A growing Montreal real estate investor, Groupe Hazout, has bought its second property in Gatineau with the acquisition of three apartment towers along Bedard Street for $39 million.
The acquisition of the 320 apartments is the largest single purchase for Groupe Hazout, which now owns and operates about 1,100 apartments in Gatineau and Montreal.
The properties were acquired from Marlin Spring and Greybrook Realty of Toronto, which had purchased the three buildings in 2019. At that time, they were bought as part of a portfolio which included a 200-unit building in neighbouring Ottawa (that property was not part of this latest transaction).
“The market in Gatineau is very, very strong, actually better than Montreal right now,” Groupe Hazout president Kevin Hazout told RENX in an interview, noting the pandemic has impacted rental demand in his home market.
Gatineau an attractive market
“The interest in Gatineau is first of all the proximity to Ottawa. The rents are high in Ottawa, so we realize that a lot of tenants are working in Ottawa and renting in Gatineau because of the price difference being considerably lower.”
That is continuing to create demand in the city of about 300,000 residents, even through the pandemic. Hazout said there is not only an overall shortage of rental product in Gatineau (the vacancy rate was 1.6 per cent in 2020, according to CMHC), there is an acute shortage in the mid-market segment.
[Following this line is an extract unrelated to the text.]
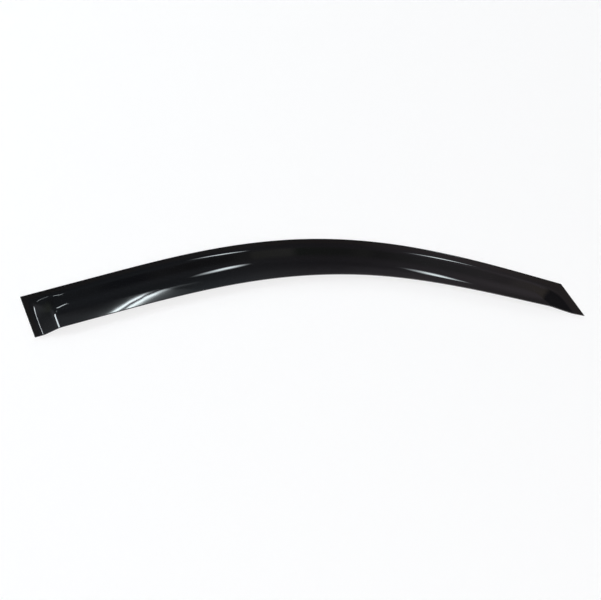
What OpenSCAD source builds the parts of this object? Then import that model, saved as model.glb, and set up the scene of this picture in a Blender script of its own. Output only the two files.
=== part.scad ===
/* [Overall] */
// Length from the rear corner to the front tip
length = 1000; // [800:5:1250]
// Width of the band at the rear end, square to the top edge
rear_band = 83.4; // [70:0.2:105]
// Width of the band at the front end, square to the top edge
front_band = 48.2; // [40:0.2:60]
// Wall of the moulding
wall = 2.8; // [2:0.1:3.5]

/* [Arch of the top edge] */
// Climb of the straight rear stretch, in degrees
rear_climb = 16.25; // [10:0.05:20]
// Fall of the straight front stretch, in degrees
front_fall = 17.45; // [10:0.05:22]
// Length of the straight stretch at the rear
rear_straight = 141; // [100:1:200]
// Length of the straight stretch at the front
front_straight = 24; // [20:1:60]
// Length at the rear over which the band keeps its full width
full_band = 230; // [100:1:300]

/* [Ends] */
// Slant of the rear end line against the square of the top edge, in degrees
rear_slant = 12.7; // [0:0.1:25]
// Slant of the front end line against the square of the top edge, in degrees
front_slant = 44.1; // [20:0.1:50]
// Width of the flat flange along both end lines
end_flange = 13.5; // [12:0.1:18]
// Plan width of the rear end wall, from bend to bend
rear_wall_run = 33; // [24:0.5:42]
// Plan width of the front end wall, from bend to bend
front_wall_run = 35; // [26:0.5:41]
// Plan length of the hollow bend at the foot of an end wall
end_foot = 4.5; // [3.5:0.1:8]
// Plan length of the rounded bend at the head of the rear end wall
rear_crown = 11.5; // [7:0.1:15]
// Plan length of the rounded bend at the head of the front end wall
front_crown = 8; // [5:0.1:12]

/* [Section] */
// Width of the flat flange along the top edge
flange = 12; // [10:0.1:15]
// Stand-off of the face from the door at the rear
rear_standoff = 16; // [12:0.1:22]
// Stand-off of the face from the door at the front corner
front_standoff = 10.5; // [9:0.1:16]
// Pitch of the slope between the flange and the face, in degrees
slope_pitch = 27; // [22:0.1:32]
// Plan length of the hollow bend at the foot of the slope, at the rear
foot = 10; // [5:0.1:13]
// Plan length of the rounded crown at the head of the slope, at the rear
crown = 27; // [15:0.5:30]
// Distance that the face turns down towards its free edge at the rear
face_fall = 2; // [0:0.1:3]
// Distance from the top edge at which the face starts to turn down
fall_from = 45; // [40:1:60]
// Radius of the rounding along the outer rim
rim = 0.8; // [0.3:0.1:1.2]
// Lean of the mounting flange along the bowed door, in degrees
lean = 3.15; // [0:0.05:5]

/* [Mounting tape] */
// Width of the foam tape
tape_w = 7.5; // [5:0.1:8]
// Thickness of the foam tape
tape_t = 1.1; // [0.8:0.05:1.6]
// Thickness of the release film
film_t = 0.2; // [0.1:0.05:0.3]
// Distance from the edge of the flange to the tape
tape_inset = 1.5; // [1:0.1:2]
// Distance between the upper strip and each end strip
strip_gap = 1.5; // [0.5:0.1:3]
// Clearance kept between bonded faces
bond_gap = 0.02; // [0.01:0.01:0.05]

/* [Hidden] */

smoke = [0.03, 0.03, 0.035];
foam = [0.16, 0.16, 0.17];
film_red = [0.62, 0.06, 0.07];

// Slopes of the top edge, the end lines and the door
rear_slope = tan(rear_climb);
front_slope = -tan(front_fall);
rear_rake = tan(rear_slant);
front_rake = tan(front_slant);
bow = tan(lean);
slope_rise = tan(slope_pitch);

// Length along the top edge, and square to an end line, for each millimetre along X
rear_stretch = norm([1, rear_slope]);
front_stretch = norm([1, front_slope]);
rear_square = rear_stretch * cos(rear_slant);
front_square = front_stretch * cos(front_slant);

// Places along X of the rear corner, the front corner, and the ends of the bent and tapered stretches
rear_x = -length / 2;
front_x = length / 2 - front_band * (front_rake + front_slope) / front_stretch;
bend_from = rear_x + rear_straight;
bend_to = front_x - front_straight;
taper_from = rear_x + full_band;

// Length over which the square sections swing round to each end line, and the part of it that stays parallel
swing_hold = 90;
swing = 260;

// Power of the stand-off's fall along the tapered stretch, most of which comes near the front
late = 6;

// Height of the flange's mounting face at the top edge, so that the lowest film touches the ground
flange_z = tape_t + film_t + 2 * bond_gap - bow * tape_inset;

// Counts of facets across the flange, each sharp bend, an end wall, the slope and face, and the middle
flange_steps = 2;
bend_steps = 4;
wall_steps = 4;
face_steps = 22;
middle_steps = 46;
probe = 0.02;

// Share of the rim's radius at which its rounding is cut
rim_share = 0.3;

function share(t) = max(0, min(1, t));

// A smooth step from 0 to 1, and its running sum
function ease(t) = pow(share(t), 2) * (3 - 2 * share(t));
function ease_sum(t) = pow(share(t), 3) - pow(share(t), 4) / 2 + max(0, t - 1);

// Slope and height of the top edge at a station
function edge_slope(x) =
    rear_slope + (front_slope - rear_slope) * ease((x - bend_from) / (bend_to - bend_from));
function edge_y(x) =
    rear_slope * x
    + (front_slope - rear_slope) * (bend_to - bend_from) * ease_sum((x - bend_from) / (bend_to - bend_from));

// Width of the band, stand-off of the face and slant of the section at a station
function tapered(x) = share((x - taper_from) / (front_x - taper_from));
function band(x) = rear_band - (rear_band - front_band) * pow(tapered(x), 2);
function standoff(x) = rear_standoff - (rear_standoff - front_standoff) * pow(tapered(x), late);
function rake(x) =
    rear_rake * (1 - ease((x - rear_x - swing_hold) / swing))
    + front_rake * (1 - ease((front_x - swing_hold - x) / swing));

// Share of the full stand-off reached at a distance past a flange: a hollow bend, a straight ramp, a crown
function ramp(d, run, low, high) =
    let (straight = run - (low + high) / 2)
    let (a = max(0, min(d, low)))
    let (b = max(0, min(d - low, straight)))
    let (c = max(0, min(d - low - straight, high)))
    (a * a / (2 * low) + b + c - c * c / (2 * high)) / run;

// Fall of the face towards the free edge
function fall(d) = face_fall * pow(max(0, d - fall_from) / (rear_band - fall_from), 2);

// Height of the inner skin over the plane of the flange, with the slope drawn in where the stand-off is less
function hollow(x, d) =
    let (draw = rear_standoff / standoff(x))
    let (top = ramp((d - flange) * draw, rear_standoff / slope_rise, foot, crown))
    let (rear = ramp((x - rear_x) * rear_square - end_flange, rear_wall_run, end_foot, rear_crown))
    let (front = ramp((front_x - x) * front_square - end_flange, front_wall_run, end_foot, front_crown))
    (standoff(x) * top - fall(d)) * rear * front;

// Point of the flange plane at a station and a distance from the top edge, and of the inner skin over it
function flange_point(x, d) =
    let (m = edge_slope(x))
    let (k = rake(x))
    [x + d * (m + k) / norm([1, m]), edge_y(x) + d * (k * m - 1) / norm([1, m]), flange_z + bow * d];
function inner_point(x, d) = flange_point(x, d) + [0, 0, hollow(x, d)];
function unit(v) = v / norm(v);
function inner_normal(x, d) =
    unit(cross(
        inner_point(x, d + probe) - inner_point(x, d - probe),
        inner_point(x + probe, d) - inner_point(x - probe, d)));

// Wall at a distance from the rim, rounded off on its outer side
function rim_wall(e) = wall - rim + sqrt(max(0, rim * rim - pow(max(0, rim - e), 2)));
function outer_point(x, d) =
    let (from_rear = (x - rear_x) * rear_square)
    let (from_front = (front_x - x) * front_square)
    inner_point(x, d) + rim_wall(min(d, band(x) - d, from_rear, from_front)) * inner_normal(x, d);

// Stations along the top edge: close in each end wall, wide over the middle
function steps(from, to, count) = [for (i = [1:count]) from + (to - from) * i / count];
rim_rows = [rim * rim_share, rim];
function end_distances(run, crown) =
    let (head = end_flange + run + (end_foot - crown) / 2)
    concat(
        rim_rows,
        steps(rim, end_flange, flange_steps),
        steps(end_flange, end_flange + end_foot, bend_steps),
        steps(end_flange + end_foot, head, wall_steps),
        steps(head, head + crown, bend_steps));
rear_stations = [for (e = end_distances(rear_wall_run, rear_crown)) rear_x + e / rear_square];
front_stations = [for (e = end_distances(front_wall_run, front_crown)) front_x - e / front_square];
last = len(rear_stations) - 1;
middle_stations = steps(rear_stations[last], front_stations[last], middle_steps);
stations = concat(
    [rear_x], rear_stations, middle_stations,
    [for (i = [1:last]) front_stations[last - i]], [front_x]);

// Distances from the top edge at which a section is cut
function rows(x) =
    concat(
        [0],
        rim_rows,
        steps(rim, flange, flange_steps),
        steps(flange, flange + foot, bend_steps),
        steps(flange + foot, band(x) - rim, face_steps),
        [band(x) - rim * rim_share, band(x)]);

inner_skin = [for (x = stations) [for (d = rows(x)) inner_point(x, d)]];
outer_skin = [for (x = stations) [for (d = rows(x)) outer_point(x, d)]];

// Middle of the whole outline, which stands over the origin
all_points = [for (skin = [inner_skin, outer_skin]) for (row = skin) each row];
function middle(axis) =
    let (places = [for (p = all_points) p[axis]])
    (min(places) + max(places)) / 2;
origin = [middle(0), middle(1), 0];

// A closed sheet between two skins, each given as rows of points at the stations
module sheet(low, high) {
    n = len(low);
    m = len(low[0]);
    points = [for (skin = [low, high]) for (row = skin) each row];
    function at(skin, i, j) = (skin * n + i) * m + j;
    function quad(a, b, c, d) = [[a, b, c], [a, c, d]];
    skins = [for (i = [0:n - 2]) for (j = [0:m - 2])
        each concat(
            quad(at(1, i, j), at(1, i + 1, j), at(1, i + 1, j + 1), at(1, i, j + 1)),
            quad(at(0, i, j + 1), at(0, i + 1, j + 1), at(0, i + 1, j), at(0, i, j)))];
    edges = [for (i = [0:n - 2])
        each concat(
            quad(at(1, i + 1, 0), at(1, i, 0), at(0, i, 0), at(0, i + 1, 0)),
            quad(at(1, i, m - 1), at(1, i + 1, m - 1), at(0, i + 1, m - 1), at(0, i, m - 1)))];
    ends = [for (j = [0:m - 2])
        each concat(
            quad(at(1, 0, j), at(1, 0, j + 1), at(0, 0, j + 1), at(0, 0, j)),
            quad(at(1, n - 1, j + 1), at(1, n - 1, j), at(0, n - 1, j), at(0, n - 1, j + 1)))];
    polyhedron(points, concat(skins, edges, ends), convexity = 6);
}

// A strip bonded under the top flange, from one end line to the other
module upper_strip(top, thickness) {
    from = rear_x + tape_inset / rear_square;
    to = front_x - tape_inset / front_square;
    along = concat([from], [for (x = stations) if (x > from + 1 && x < to - 1) x], [to]);
    function level(z) =
        [for (x = along) [for (d = [tape_inset, tape_inset + tape_w]) flange_point(x, d) + [0, 0, z]]];
    sheet(level(top - thickness), level(top));
}

// A strip bonded under an end flange, cut square with the slanted end line
module end_strip(corner_x, slope_angle, slant, width, side, top, thickness) {
    near = strip_gap + tape_inset + tape_w;
    far = width - tape_inset;
    function spot(e, d) = [side * e / cos(slant) + d * tan(slant), -d / cos(lean)];
    inner = tape_inset + tape_w;
    translate([corner_x, edge_y(corner_x), flange_z])
        rotate([0, 0, slope_angle])
            rotate([-lean, 0, 0])
                translate([0, 0, top - thickness])
                    linear_extrude(thickness)
                        polygon([spot(tape_inset, near), spot(inner, near), spot(inner, far), spot(tape_inset, far)]);
}

module rear_strip(top, thickness) {
    end_strip(rear_x, rear_climb, rear_slant, rear_band, 1, top, thickness);
}

module front_strip(top, thickness) {
    end_strip(front_x, -front_fall, front_slant, front_band, -1, top, thickness);
}

tape_top = -bond_gap;
film_top = tape_top - tape_t - bond_gap;

module visor() {
    color(smoke) translate(-origin) sheet(inner_skin, outer_skin);
}

module upper_tape() {
    color(foam) translate(-origin) upper_strip(tape_top, tape_t);
}

module rear_tape() {
    color(foam) translate(-origin) rear_strip(tape_top, tape_t);
}

module front_tape() {
    color(foam) translate(-origin) front_strip(tape_top, tape_t);
}

module upper_film() {
    color(film_red) translate(-origin) upper_strip(film_top, film_t);
}

module rear_film() {
    color(film_red) translate(-origin) rear_strip(film_top, film_t);
}

module front_film() {
    color(film_red) translate(-origin) front_strip(film_top, film_t);
}

visor();
upper_tape();
rear_tape();
front_tape();
upper_film();
rear_film();
front_film();
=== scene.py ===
"""A window rain deflector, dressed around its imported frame.

The deflector is one thin moulding of black smoke plastic with foam tape and red release film behind its
flange. The moulding is laid out here as a fine sheet on the part's own form and takes the place of the CAD
node; the tape and film strips keep their CAD meshes and are given finished surfaces.
"""
import logging
import math
from dataclasses import dataclass
from enum import Enum

import bmesh
import bpy
import numpy as np
from bmesh.types import BMesh
from bpy.types import AreaLight, Material, Node, NodeSocket, NodeTree, Object, World
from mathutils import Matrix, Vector


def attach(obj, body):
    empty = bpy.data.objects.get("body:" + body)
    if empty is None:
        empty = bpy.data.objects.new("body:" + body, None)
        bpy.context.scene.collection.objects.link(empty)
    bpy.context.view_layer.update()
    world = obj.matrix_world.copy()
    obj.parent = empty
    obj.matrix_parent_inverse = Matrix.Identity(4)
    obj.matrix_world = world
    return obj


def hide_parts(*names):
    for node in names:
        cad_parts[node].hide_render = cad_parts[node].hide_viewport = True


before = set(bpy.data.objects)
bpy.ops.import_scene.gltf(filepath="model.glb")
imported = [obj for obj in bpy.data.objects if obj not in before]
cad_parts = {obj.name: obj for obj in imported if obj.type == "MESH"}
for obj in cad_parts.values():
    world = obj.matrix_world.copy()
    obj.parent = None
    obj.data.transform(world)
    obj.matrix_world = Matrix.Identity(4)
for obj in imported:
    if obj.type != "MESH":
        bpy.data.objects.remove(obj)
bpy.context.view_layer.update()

LOG = logging.getLogger("deflector")
MM = 0.001

# Attributes of the moulding's mesh: distance from the top edge, and from the nearer end line
FROM_TOP = "from_top"
FROM_END = "from_end"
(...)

“There is absolutely no renovated product,” he noted. “There is nothing in the middle.
“Usually what we do is we renovate the units to condo-type (quality).”
That’s something Marlin Spring had begun to do after its purchase, but only a few units have actually been upgraded so far, Hazout said. His firm intends to continue the upgrades both within the units themselves and later, in the hallways and other spaces.
The properties at 42, 44 and 46 Bedard St., are in close proximity to downtown Hull (Gatineau’s core business district) and downtown Ottawa, with access to schools, the Hull hospital campus and Gatineau Park.
The off-market transaction was brokered by Aik Aliferis, senior managing director of Institutional Property Advisors, in conjunction with the Marcus and Millichap Quebec office.
Groupe Hazout also bought a mixed-use land assembly along Laurier Avenue on the approach to Ottawa. He said at the moment the firm is considering its options for that property.
Groupe Hazout wants to buy in Gatineau, Ottawa, Montreal
Hazout said he’s continuing to look both in Gatineau and Ottawa for potential acquisitions, as well as in Montreal.
“We are actually looking at multiple properties in Ontario right now.”
The 29-year-old has been involved in real estate for a decade. In his native Morocco, Hazout said his father was involved in real estate, so he’s been exposed to the business all his life.
“My first property I was 19,” he said. “Buy one, refinance, then buy another. Then I bought in Cornwall (Ont., near the Quebec border) because I didn’t have enough money to buy in Montreal.
“Then I started as a broker and then I bought a six-plex, then I bought a 22 (-unit building), then I bought a 62 . . . when you own two, three, four (properties) then it’s rolling.”
Hazout said the firm generally invests its own equity in its acquisitions, though occasionally it will bring in a partner. Groupe Hazout, he said, has been averaging an acquisition or two each month, though they’ve generally been smaller or mid-sized assets.
Although there is growing competition for larger multifamily properties such as the Bedard Street complex, Hazout said as a private operator his firm has an advantage over some of the larger institutional investors which have become so active in Quebec.
“We are very active in the Quebec market and I think a lot of people prefer to go with us (rather) than REITs because we can act quicker. We don’t have all the restrictions that they have.”